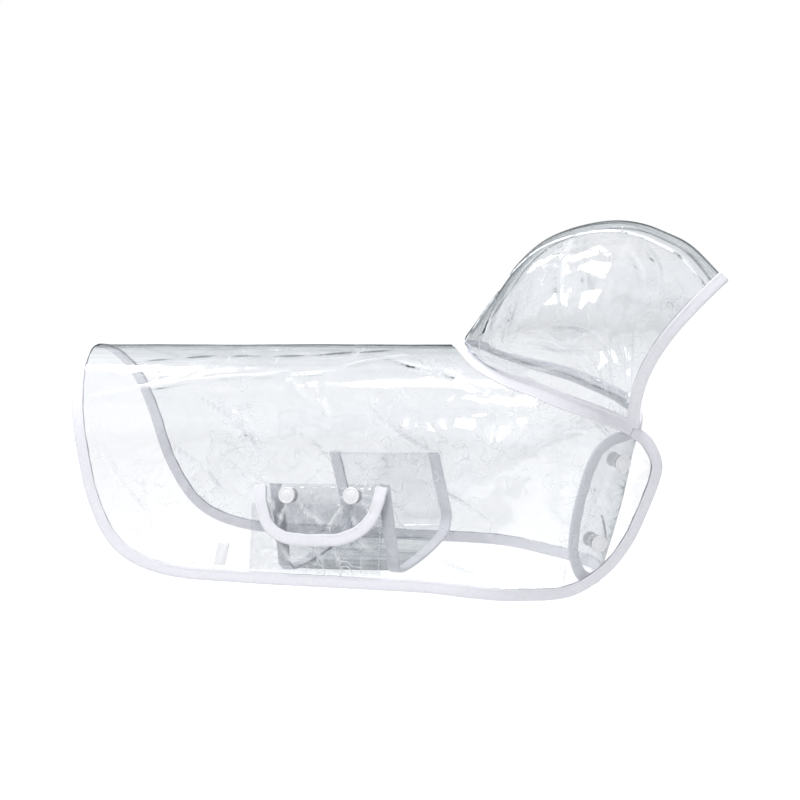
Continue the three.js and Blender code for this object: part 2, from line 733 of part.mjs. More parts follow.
// Flap: rows run from its front edge to its rear edge, and meet at the bottom
function flapPoint({ along, around }) {
  const top = flapEdge[0].around;
  const share = Math.min((around - top) / (FLAP.liftedBelow - top), 1);
  return formPoint({ along, around, lift: THREE.MathUtils.lerp(FLAP.topLift, FLAP.lift, share) });
}
const flapPlaces = mixed(0, flapEdge.length - 1, 2 * (flapEdge.length - 1));
const flapSeats = flapPlaces.map((place) => ({
  along: between(flapEdge, 'along', place),
  around: between(flapEdge, 'around', place),
}));
const flap = new Surface();
const flapEdgePoints = movedSeats(flapSeats, false, () => TAPE_OUT).map(flapPoint);
const flapInnerSeats = movedSeats(flapSeats, false, () => -TAPE_IN);
const flapInnerPoints = flapInnerSeats.map(flapPoint);
const flapEdgeIndices = flapEdgePoints.map((point) => flap.add(point));
const flapInnerIndices = flapInnerPoints.map((point) => flap.add(point));
for (let i = 0; i + 1 < flapSeats.length; i += 1) {
  flap.cell(flapInnerIndices[i], flapEdgeIndices[i], flapEdgeIndices[i + 1], flapInnerIndices[i + 1]);
}
const flapRows = mixed(0, (flapSeats.length - 1) / 2, (flapSeats.length - 1) / 2).map((i) => {
  const front = flapInnerSeats[i];
  const rear = flapInnerSeats[flapSeats.length - 1 - i];
  return mixed(0, 1, FLAP.columns).map((share) => flapPoint({
    along: THREE.MathUtils.lerp(front.along, rear.along, share),
    around: THREE.MathUtils.lerp(front.around, rear.around, share),
  }));
});
flap.grid(flapRows);
addPiece('pocket_flap', wall(flap, FILM), filmMaterial);
const flapPanel = { surface: flap, normals: flap.normals() };
addPiece('flap_binding', foldedTape(stationsOf(flapPanel, flapEdgeIndices, flapInnerIndices)), tapeMaterial);

// Belly band: down inside the right wall, across under the belly, and up inside the left wall
const bandStations = [];
for (const around of mixed(BAND.top, BAND.legEnd, BAND_LEG_STEPS)) {
  const share = (around - BAND.top) / (BAND.legEnd - BAND.top);
  bandStations.push({ around, halfShare: 1, drop: 0, lean: share * BAND.lean });
}
for (const { halfShare, drop } of bandTurn.slice(1)) {
  bandStations.push({ around: BAND.legEnd, halfShare, drop, lean: BAND.lean });
}
function bandRow(side, { around, halfShare, drop, lean }) {
  const rear = BAND.rear + lean;
  const front = BAND.front + lean;
  const inside = mixed(rear + TAPE_IN, front - TAPE_IN, BAND_COLUMNS);
  return [rear - TAPE_OUT, ...inside, front + TAPE_OUT].map((along) => {
    const point = formPoint({ along, around: side * around, lift: -BAND.inset });
    return new THREE.Vector3(point.x, point.y * halfShare, point.z - drop);
  });
}
const bandRows = [
  ...bandStations.map((station) => bandRow(-1, station)),
  ...bandStations.slice(0, -1).reverse().map((station) => bandRow(1, station)),
];
const band = new Surface();
const bandIndices = band.grid(bandRows);
addPiece('belly_band', wall(band, FILM), filmMaterial);
const bandPanel = { surface: band, normals: band.normals() };
const bandColumn = (j) => bandIndices.map((row) => row[j]);
const bandLast = bandRows[0].length - 1;
const bandTapeRear = stationsOf(bandPanel, bandColumn(0), bandColumn(1));
const bandTapeFront = stationsOf(bandPanel, bandColumn(bandLast), bandColumn(bandLast - 1));
addPiece('band_binding_rear', foldedTape(bandTapeRear), tapeMaterial);
addPiece('band_binding_front', foldedTape(bandTapeFront), tapeMaterial);

// Tab
const tab = new Surface();
tab.grid(mixed(-TAB.width / 2, TAB.width / 2, 2).map((across) => (
  mixed(TAB.bottom, TAB.top, 3).map((around) => {
    const lean = TAB.lean * ((around - TAB.bottom) / (TAB.top - TAB.bottom));
    return formPoint({ along: TAB.along + across + lean, around, lift: TAB.lift });
  })
)));
addPiece('hem_tab', wall(tab, TAPE_WALL), tapeMaterial);

// Snaps

// Lowest and highest of a film under a disc, as heights along the disc's axis. Order picks the
// film's first or its second layer from outside.
function filmHeights(surface, centre, axis, radius, order = 0) {
  const { sideways, upward } = squareTo(axis);
  const heights = [];
  const ray = new THREE.Ray();
  for (let i = 0; i <= SNAP.round; i += 1) {
    const angle = (i / SNAP.round) * 2 * Math.PI;
    const reach = i === SNAP.round ? 0 : radius;
    const start = centre.clone()
      .addScaledVector(axis, SNAP.reach)
      .addScaledVector(sideways, reach * Math.cos(angle))
      .addScaledVector(upward, reach * Math.sin(angle));
    ray.set(start, axis.clone().negate());
    const hits = [];
    for (const corners of surface.triangles) {
      const [a, b, c] = corners.map((index) => surface.points[index]);
      const hit = ray.intersectTriangle(a, b, c, false, new THREE.Vector3());
      if (hit) hits.push(SNAP.reach - hit.distanceTo(start));
    }
    hits.sort((p, q) => q - p);
    const apart = hits.filter((height, n) => n === 0 || hits[n - 1] - height > 0.01);
    heights.push(apart[order]);
  }
  return { low: Math.min(...heights), high: Math.max(...heights) };
}

function squareTo(axis) {
  const sideways = new THREE.Vector3(0, 0, 1).cross(axis).normalize();
  return { sideways, upward: axis.clone().cross(sideways) };
}

// A round solid from its profile, rows of radius and height from one end of the axis to the other
function turned(profile, centre, axis) {
  const { sideways, upward } = squareTo(axis);
  const positions = [];
  const at = (radius, height, angle) => centre.clone()
    .addScaledVector(axis, height)
    .addScaledVector(sideways, radius * Math.cos(angle))
    .addScaledVector(upward, radius * Math.sin(angle));
  for (const [radius, height] of profile) {
    for (let k = 0; k < SNAP.round; k += 1) {
      positions.push(at(radius, height, (k / SNAP.round) * 2 * Math.PI));
    }
  }
  const first = positions.push(at(0, profile[0][1], 0)) - 1;
  const last = positions.push(at(0, profile[profile.length - 1][1], 0)) - 1;
  const faces = [];
  const end = (profile.length - 1) * SNAP.round;
  for (let k = 0; k < SNAP.round; k += 1) {
    const next = (k + 1) % SNAP.round;
    faces.push([first, next, k], [last, end + k, end + next]);
    for (let j = 0; j < profile.length - 1; j += 1) {
      const a = j * SNAP.round;
      const b = a + SNAP.round;
      faces.push([a + k, a + next, b + next], [a + k, b + next, b + k]);
    }
  }
  return solid(positions, faces);
}

const CLEAR = FILM / 2 + GAP;
function profileAt(profile, radius, foot) {
  return profile.map(([inset, height]) => [radius - inset, foot + height]);
}

function addCap(name, centre, axis, film) {
  const profile = profileAt(CAP_PROFILE, SNAP.cap, film.high + CLEAR);
  addPiece(`${name}_cap`, turned(profile, centre, axis), snapMaterial);
}
function addMiddle(name, centre, axis, outerFilm, innerFilm) {
  const low = innerFilm.high + CLEAR;
  const high = outerFilm.low - CLEAR;
  addPiece(name, turned([[SNAP.middle, low], [SNAP.middle, high]], centre, axis), snapMaterial);
}
function addBack(name, centre, axis, film) {
  const profile = profileAt(BACK_PROFILE, SNAP.back, film.low - CLEAR - SNAP.backHeight);
  addPiece(`${name}_back`, turned(profile, centre, axis), snapMaterial);
}

for (const { name, along, around } of FLAP_SNAPS) {
  const centre = formPoint({ along, around });
  const axis = formNormal({ along, around });
  const [flapFilm, capeFilm, bandFilm] = [flap, cape, band].map((surface) => (
    filmHeights(surface, centre, axis, SNAP.cap)
  ));
  addCap(name, centre, axis, flapFilm);
  addMiddle(`${name}_stud`, centre, axis, flapFilm, capeFilm);
  addMiddle(`${name}_socket`, centre, axis, capeFilm, bandFilm);
  addBack(name, centre, axis, bandFilm);
}
for (const { name, ...seat } of FRONT_SNAPS) {
  const centre = formPoint(seat);
  const axis = formNormal(seat);
  const rightFilm = filmHeights(cape, centre, axis, SNAP.cap, 0);
  const leftFilm = filmHeights(cape, centre, axis, SNAP.cap, 1);
  addCap(name, centre, axis, rightFilm);
  addMiddle(`${name}_socket`, centre, axis, rightFilm, leftFilm);
  addBack(name, centre, axis, leftFilm);
}

export default group;
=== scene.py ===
# %% [markdown]
# # A clear hooded dog raincoat
# The coat is film you can see through, so its edges, folds and reflections do most of the work.
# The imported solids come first, as a fixed frame, and every piece below sits where they say.

# %% Frame
import math

import bmesh
import bpy
import numpy as np
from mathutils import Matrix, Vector


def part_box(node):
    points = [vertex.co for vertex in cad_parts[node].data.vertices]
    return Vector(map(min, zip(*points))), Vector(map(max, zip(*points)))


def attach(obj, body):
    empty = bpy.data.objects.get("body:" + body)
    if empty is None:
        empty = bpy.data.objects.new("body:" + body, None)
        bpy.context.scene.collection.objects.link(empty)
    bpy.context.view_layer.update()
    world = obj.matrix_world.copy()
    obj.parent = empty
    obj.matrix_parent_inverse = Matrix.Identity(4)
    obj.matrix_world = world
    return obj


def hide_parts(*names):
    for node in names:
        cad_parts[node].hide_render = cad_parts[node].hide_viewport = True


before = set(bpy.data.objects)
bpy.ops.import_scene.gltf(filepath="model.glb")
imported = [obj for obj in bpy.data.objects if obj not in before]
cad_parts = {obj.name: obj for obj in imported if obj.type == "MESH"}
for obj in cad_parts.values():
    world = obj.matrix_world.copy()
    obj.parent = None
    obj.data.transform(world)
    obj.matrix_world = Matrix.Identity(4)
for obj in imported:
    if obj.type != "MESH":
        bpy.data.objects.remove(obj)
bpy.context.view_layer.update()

MM = 0.001
bpy.ops.object.select_all(action="DESELECT")

# %% [markdown]
# ## The coat's form
# A worn coat is an arch over the back, straight flanks and a round front. A place on it has two
# coordinates, like a tailor's tape laid on the cloth: along, forward down the side, and around,
# from the spine over the side. Lengths are in millimetres, as on the pattern.

# %% Sizes of the form
BACK_RADIUS = 78.0
FLANK_ANGLE = math.radians(80)
BACK_RISE = 0.023
NAPE_X = 143.0
FRONT_TURN = 120.0
TURN_START = 196.0
TURN_DEPTH = 70.0
CHEST_RAKE = 0.43
TURN_RISE_LIMIT = -28.0
ALL_ROUND = 200.0
ALONG, AROUND, TURN, LIFT = range(4)

TAPE_OUT = 2.9
TAPE_IN = 4.7
SEAM_RISE = 3.4
SEAM_SETBACK = 1.3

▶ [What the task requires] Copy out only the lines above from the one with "in imported if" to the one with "bpy.data.objects.remove(obj)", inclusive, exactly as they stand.

▶ [Problem solution]
cad_parts = {obj.name: obj for obj in imported if obj.type == "MESH"}
for obj in cad_parts.values():
    world = obj.matrix_world.copy()
    obj.parent = None
    obj.data.transform(world)
    obj.matrix_world = Matrix.Identity(4)
for obj in imported:
    if obj.type != "MESH":
        bpy.data.objects.remove(obj)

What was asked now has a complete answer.